START

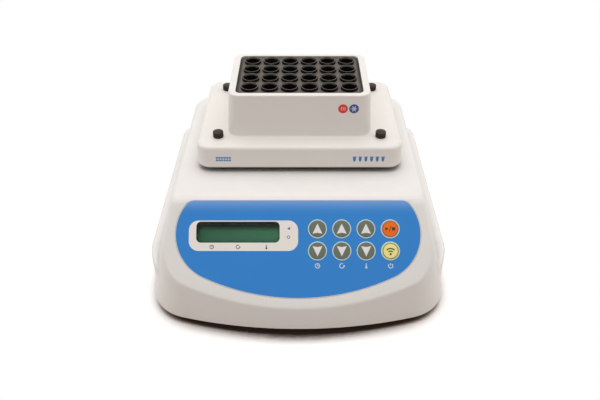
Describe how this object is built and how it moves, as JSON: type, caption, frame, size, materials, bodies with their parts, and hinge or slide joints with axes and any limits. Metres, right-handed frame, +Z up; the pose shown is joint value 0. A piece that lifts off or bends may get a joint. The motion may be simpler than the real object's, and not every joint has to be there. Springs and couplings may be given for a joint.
{
  "type": "bench thermo-shaker",
  "caption": "Bench shaker with a heated tube block: moulded casing, sloping panel with display and keys, orbiting platform, lift-off block held by screws, vented base tray.",
  "frame": {"origin": "on the ground, in the middle of the object's length and width", "axes": "+X to the right of someone who faces the panel, +Y to the rear, +Z up"},
  "size_m": [0.24, 0.2488, 0.1519],
  "materials": {
    "casing_white": "fine satin grain",
    "tray_grey": "powder coated",
    "foot_rubber": "matte",
    "screw_steel": "zinc plated",
    "label_blue": "printed film, satin",
    "window_clear": "clear",
    "display_green": "dark liquid crystal",
    "frame_black": "black",
    "board_green": "solder mask",
    "component_black": "moulded",
    "standoff_brass": "turned",
    "key_grey": "printed, satin",
    "key_orange": "printed, satin",
    "key_yellow": "printed, satin",
    "rim_pale": "printed",
    "switch_black": "satin",
    "contact_metal": "nickel plated",
    "fan_black": "satin",
    "chassis_metal": "milled",
    "motor_steel": "zinc plated",
    "crank_steel": "turned",
    "weight_brass": "turned",
    "bearing_steel": "ground",
    "ceramic_white": "ceramic",
    "foam_grey": "closed-cell foam",
    "housing_white": "fine satin grain",
    "lip_grey": "satin",
    "block_black": "black anodised, matte",
    "screw_black": "black oxide"
  },
  "bodies": {
    "base": {"top_cover": "casing_white", "bottom_plate": "tray_grey", "rubber_feet": "foot_rubber", "case_screws": "screw_steel", "control_overlay": "label_blue", "display_window": "window_clear", "display_frame": "frame_black", "display_glass": "display_green", "display_board": "board_green", "control_board": "board_green", "key_switches": "component_black", "panel_screws": "screw_steel", "key_rims": "rim_pale", "switch_housing": "switch_black", "dc_inlet": "switch_black", "dc_inlet_pin": "contact_metal", "main_board": "board_green", "board_standoffs": "standoff_brass", "board_components": "component_black", "fan_frame": "fan_black", "fan_screws": "screw_steel", "chassis_plate": "chassis_metal", "chassis_posts": "chassis_metal", "motor_body": "motor_steel", "motor_screws": "screw_steel", "lower_bearings": "bearing_steel"},
    "drive": {"drive_crank": "crank_steel", "counterweight": "weight_brass"},
    "platform": {"platform_frame": "chassis_metal", "upper_bearings": "bearing_steel", "heat_sink": "chassis_metal", "peltier_modules": "ceramic_white", "insulation_pad": "foam_grey", "temperature_sensor": "screw_steel", "platform_posts": "chassis_metal", "platform_plate": "chassis_metal"},
    "block": {"block_base_plate": "lip_grey", "block_housing": "housing_white", "tube_block": "block_black", "clamp_screws": "screw_black"},
    "idler_1": {"idler_crank_1": "crank_steel"},
    "idler_2": {"idler_crank_2": "crank_steel"},
    "idler_3": {"idler_crank_3": "crank_steel"},
    "idler_4": {"idler_crank_4": "crank_steel"},
    "key_time_up": {"key_time_up": "key_grey"},
    "key_speed_up": {"key_speed_up": "key_grey"},
    "key_heat_up": {"key_heat_up": "key_grey"},
    "key_start_stop": {"key_start_stop": "key_orange"},
    "key_time_down": {"key_time_down": "key_grey"},
    "key_speed_down": {"key_speed_down": "key_grey"},
    "key_heat_down": {"key_heat_down": "key_grey"},
    "key_wireless": {"key_wireless": "key_yellow"},
    "rocker": {"switch_rocker": "switch_black"},
    "fan": {"fan_rotor": "fan_black"}
  },
  "joints": [
    {"name": "drive_spin", "type": "hinge", "parent": "base", "child": "drive", "pos_m": [0, 0.0284, 0.045], "axis": [0, 0, 1], "continuous": true},
    {"name": "platform_orbit", "type": "hinge", "parent": "drive", "child": "platform", "pos_m": [0.001, 0.0284, 0.0497], "axis": [0, 0, 1], "continuous": true},
    {"name": "block_lift", "type": "slide", "parent": "platform", "child": "block", "axis": [0, 0, 1], "range_m": [0, 0.06]},
    {"name": "idler_1_spin", "type": "hinge", "parent": "base", "child": "idler_1", "pos_m": [-0.078, -0.0096, 0.0412], "axis": [0, 0, 1], "continuous": true},
    {"name": "idler_2_spin", "type": "hinge", "parent": "base", "child": "idler_2", "pos_m": [0.078, -0.0096, 0.0412], "axis": [0, 0, 1], "continuous": true},
    {"name": "idler_3_spin", "type": "hinge", "parent": "base", "child": "idler_3", "pos_m": [-0.078, 0.0664, 0.0412], "axis": [0, 0, 1], "continuous": true},
    {"name": "idler_4_spin", "type": "hinge", "parent": "base", "child": "idler_4", "pos_m": [0.078, 0.0664, 0.0412], "axis": [0, 0, 1], "continuous": true},
    {"name": "key_time_up_press", "type": "slide", "parent": "base", "child": "key_time_up", "axis": [0, 0.7314, -0.682], "range_m": [0, 0.0004], "stiffness_N_per_m": 2000},
    {"name": "key_speed_up_press", "type": "slide", "parent": "base", "child": "key_speed_up", "axis": [0, 0.7314, -0.682], "range_m": [0, 0.0004], "stiffness_N_per_m": 2000},
    {"name": "key_heat_up_press", "type": "slide", "parent": "base", "child": "key_heat_up", "axis": [0, 0.7314, -0.682], "range_m": [0, 0.0004], "stiffness_N_per_m": 2000},
    {"name": "key_start_stop_press", "type": "slide", "parent": "base", "child": "key_start_stop", "axis": [0, 0.7314, -0.682], "range_m": [0, 0.0004], "stiffness_N_per_m": 2000},
    {"name": "key_time_down_press", "type": "slide", "parent": "base", "child": "key_time_down", "axis": [0, 0.7314, -0.682], "range_m": [0, 0.0004], "stiffness_N_per_m": 2000},
    {"name": "key_speed_down_press", "type": "slide", "parent": "base", "child": "key_speed_down", "axis": [0, 0.7314, -0.682], "range_m": [0, 0.0004], "stiffness_N_per_m": 2000},
    {"name": "key_heat_down_press", "type": "slide", "parent": "base", "child": "key_heat_down", "axis": [0, 0.7314, -0.682], "range_m": [0, 0.0004], "stiffness_N_per_m": 2000},
    {"name": "key_wireless_press", "type": "slide", "parent": "base", "child": "key_wireless", "axis": [0, 0.7314, -0.682], "range_m": [0, 0.0004], "stiffness_N_per_m": 2000},
    {"name": "rocker_tilt", "type": "hinge", "parent": "base", "child": "rocker", "pos_m": [0.03, 0.121, 0.027], "axis": [0, 0, 1], "range_deg": [0, 20]},
    {"name": "fan_spin", "type": "hinge", "parent": "base", "child": "fan", "pos_m": [-0.058, -0.06, 0.019], "axis": [0, 0, 1], "continuous": true}
  ],
  "couplings": [
    {"joint": "drive_spin", "follows": "platform_orbit", "ratio": -1},
    {"joint": "idler_1_spin", "follows": "platform_orbit", "ratio": -1},
    {"joint": "idler_2_spin", "follows": "platform_orbit", "ratio": -1},
    {"joint": "idler_3_spin", "follows": "platform_orbit", "ratio": -1},
    {"joint": "idler_4_spin", "follows": "platform_orbit", "ratio": -1}
  ]
}
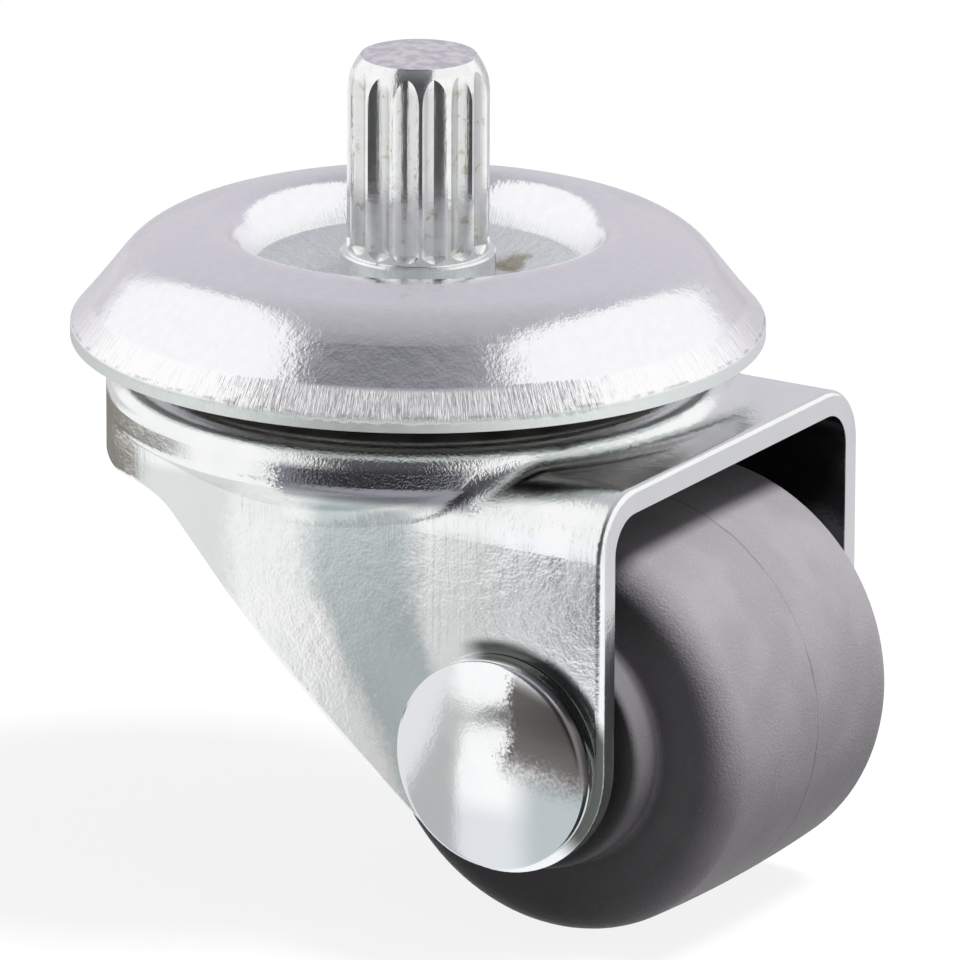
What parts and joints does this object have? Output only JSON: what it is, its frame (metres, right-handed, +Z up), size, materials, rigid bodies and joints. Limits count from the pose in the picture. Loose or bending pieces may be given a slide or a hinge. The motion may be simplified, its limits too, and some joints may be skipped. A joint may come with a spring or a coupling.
{
  "type": "stem castor",
  "caption": "Small swivel castor with a splined push-in stem, a round dished cover plate, a folded sheet steel fork and a plain plastic wheel.",
  "frame": {"origin": "on the swivel axis, on top of the collar that seats against the furniture", "axes": "+Z up along the stem, +X along the trail towards the wheel, +Y along the axle, with the large rivet head on the -Y side"},
  "size_m": [0.0575, 0.0492, 0.0591],
  "materials": {
    "stem_zinc": "zinc plated, dull sheared end face, grease marks at the foot",
    "cover_zinc": "bright zinc plated, brushed band and dish",
    "fork_zinc": "zinc plated, fine upright draw marks",
    "rivet_zinc": "zinc plated, smooth",
    "race_zinc": "zinc plated",
    "sleeve_steel": "plain turned steel",
    "ball_steel": "polished bearing balls",
    "wheel_plastic": "fine moulded grain with a parting line"
  },
  "bodies": {
    "mounting": {"stem": "stem_zinc", "cover": "cover_zinc", "lower_race": "race_zinc"},
    "fork": {"fork": "fork_zinc", "axle_rivet": "rivet_zinc", "axle_sleeve": "sleeve_steel"},
    "wheel": {"wheel": "wheel_plastic"},
    "upper_balls": {"upper_ball_01": "ball_steel", "upper_ball_02": "ball_steel", "upper_ball_03": "ball_steel", "upper_ball_04": "ball_steel", "upper_ball_05": "ball_steel", "upper_ball_06": "ball_steel", "upper_ball_07": "ball_steel", "upper_ball_08": "ball_steel", "upper_ball_09": "ball_steel", "upper_ball_10": "ball_steel", "upper_ball_11": "ball_steel", "upper_ball_12": "ball_steel", "upper_ball_13": "ball_steel", "upper_ball_14": "ball_steel", "upper_ball_15": "ball_steel", "upper_ball_16": "ball_steel"},
    "lower_balls": {"lower_ball_01": "ball_steel", "lower_ball_02": "ball_steel", "lower_ball_03": "ball_steel", "lower_ball_04": "ball_steel", "lower_ball_05": "ball_steel", "lower_ball_06": "ball_steel", "lower_ball_07": "ball_steel", "lower_ball_08": "ball_steel", "lower_ball_09": "ball_steel", "lower_ball_10": "ball_steel", "lower_ball_11": "ball_steel", "lower_ball_12": "ball_steel"}
  },
  "joints": [
    {"name": "swivel", "type": "hinge", "parent": "mounting", "child": "fork", "pos_m": [0, 0, 0], "axis": [0, 0, 1], "continuous": true},
    {"name": "wheel_spin", "type": "hinge", "parent": "fork", "child": "wheel", "pos_m": [0.0179, 0, -0.0297], "axis": [0, 1, 0], "continuous": true},
    {"name": "upper_ball_orbit", "type": "hinge", "parent": "mounting", "child": "upper_balls", "pos_m": [0, 0, 0], "axis": [0, 0, 1], "continuous": true},
    {"name": "lower_ball_orbit", "type": "hinge", "parent": "mounting", "child": "lower_balls", "pos_m": [0, 0, 0], "axis": [0, 0, 1], "continuous": true}
  ],
  "couplings": [
    {"joint": "upper_ball_orbit", "follows": "swivel", "ratio": 0.5},
    {"joint": "lower_ball_orbit", "follows": "swivel", "ratio": 0.5}
  ]
}
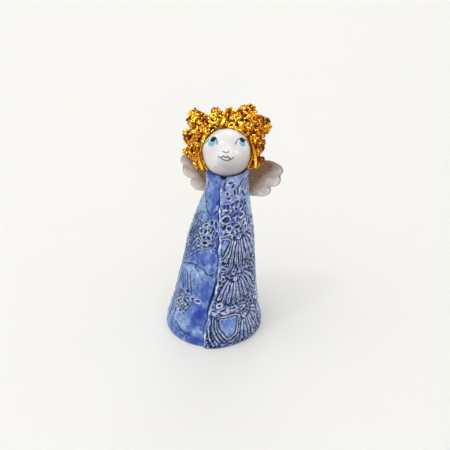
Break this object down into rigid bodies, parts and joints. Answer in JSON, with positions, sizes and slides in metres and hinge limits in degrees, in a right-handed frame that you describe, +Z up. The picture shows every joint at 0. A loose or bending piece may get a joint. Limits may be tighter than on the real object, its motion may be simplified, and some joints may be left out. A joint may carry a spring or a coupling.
{
  "type": "ceramic angel figurine",
  "caption": "Handmade glazed ceramic angel: a hollow lapped-slab dress with a lace imprint, a ball head with curly gold hair looking up, and small slab wings.",
  "frame": {"origin": "under the middle of the whole figurine's box, on the surface that it stands on", "axes": "+Z up, the dress's lapped front towards -Y, +X to the right as the front is seen"},
  "size_m": [0.0944, 0.0806, 0.1813],
  "materials": {
    "blue_glaze": "gloss cobalt glaze, pooled dark in a lace imprint and broken pale on its ridges",
    "bare_clay": "matt fired clay, unglazed",
    "white_glaze": "gloss clear glaze over white clay, with a painted face",
    "stained_white_glaze": "gloss glaze over white clay, stained brown with oxide in the hollows",
    "gold_lustre": "amber glaze with gold lustre, dark in the pits"
  },
  "bodies": {
    "root": {"dress_slab": "blue_glaze", "forehead_lock_left": "gold_lustre", "forehead_lock_right": "gold_lustre", "hair_back_01": "gold_lustre", "hair_back_02": "gold_lustre", "hair_back_03": "gold_lustre", "hair_back_04": "gold_lustre", "hair_back_05": "gold_lustre", "hair_back_06": "gold_lustre", "hair_back_07": "gold_lustre", "hair_crown_01": "gold_lustre", "hair_crown_02": "gold_lustre", "hair_crown_03": "gold_lustre", "hair_crown_04": "gold_lustre", "hair_crown_05": "gold_lustre", "hair_crown_06": "gold_lustre", "hair_crown_07": "gold_lustre", "hair_crown_08": "gold_lustre", "hair_crown_09": "gold_lustre", "hair_crown_10": "gold_lustre", "hair_hairline_01": "gold_lustre", "hair_hairline_02": "gold_lustre", "hair_hairline_03": "gold_lustre", "hair_hairline_04": "gold_lustre", "hair_hairline_05": "gold_lustre", "hair_hairline_06": "gold_lustre", "hair_hairline_07": "gold_lustre", "hair_hairline_08": "gold_lustre", "hair_hairline_09": "gold_lustre", "hair_hairline_10": "gold_lustre", "hair_hairline_11": "gold_lustre", "hair_nape_01": "gold_lustre", "hair_nape_02": "gold_lustre", "hair_nape_03": "gold_lustre", "hair_nape_04": "gold_lustre", "head_ball": "white_glaze", "neck_plug": "bare_clay", "side_lock_left": "gold_lustre", "side_lock_right": "gold_lustre", "wing_left": "stained_white_glaze", "wing_right": "stained_white_glaze"}
  },
  "joints": []
}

END

(YOUR OBJECTIVE): Check every line for "this" and show the ones that have it.

(FINAL RESULT):
Describe how this object is built and how it moves, as JSON: type, caption, frame, size, materials, bodies with their parts, and hinge or slide joints with axes and any limits. Metres, right-handed frame, +Z up; the pose shown is joint value 0. A piece that lifts off or bends may get a joint. The motion may be simpler than the real object's, and not every joint has to be there. Springs and couplings may be given for a joint.
What parts and joints does this object have? Output only JSON: what it is, its frame (metres, right-handed, +Z up), size, materials, rigid bodies and joints. Limits count from the pose in the picture. Loose or bending pieces may be given a slide or a hinge. The motion may be simplified, its limits too, and some joints may be skipped. A joint may come with a spring or a coupling.
Break this object down into rigid bodies, parts and joints. Answer in JSON, with positions, sizes and slides in metres and hinge limits in degrees, in a right-handed frame that you describe, +Z up. The picture shows every joint at 0. A loose or bending piece may get a joint. Limits may be tighter than on the real object, its motion may be simplified, and some joints may be left out. A joint may carry a spring or a coupling.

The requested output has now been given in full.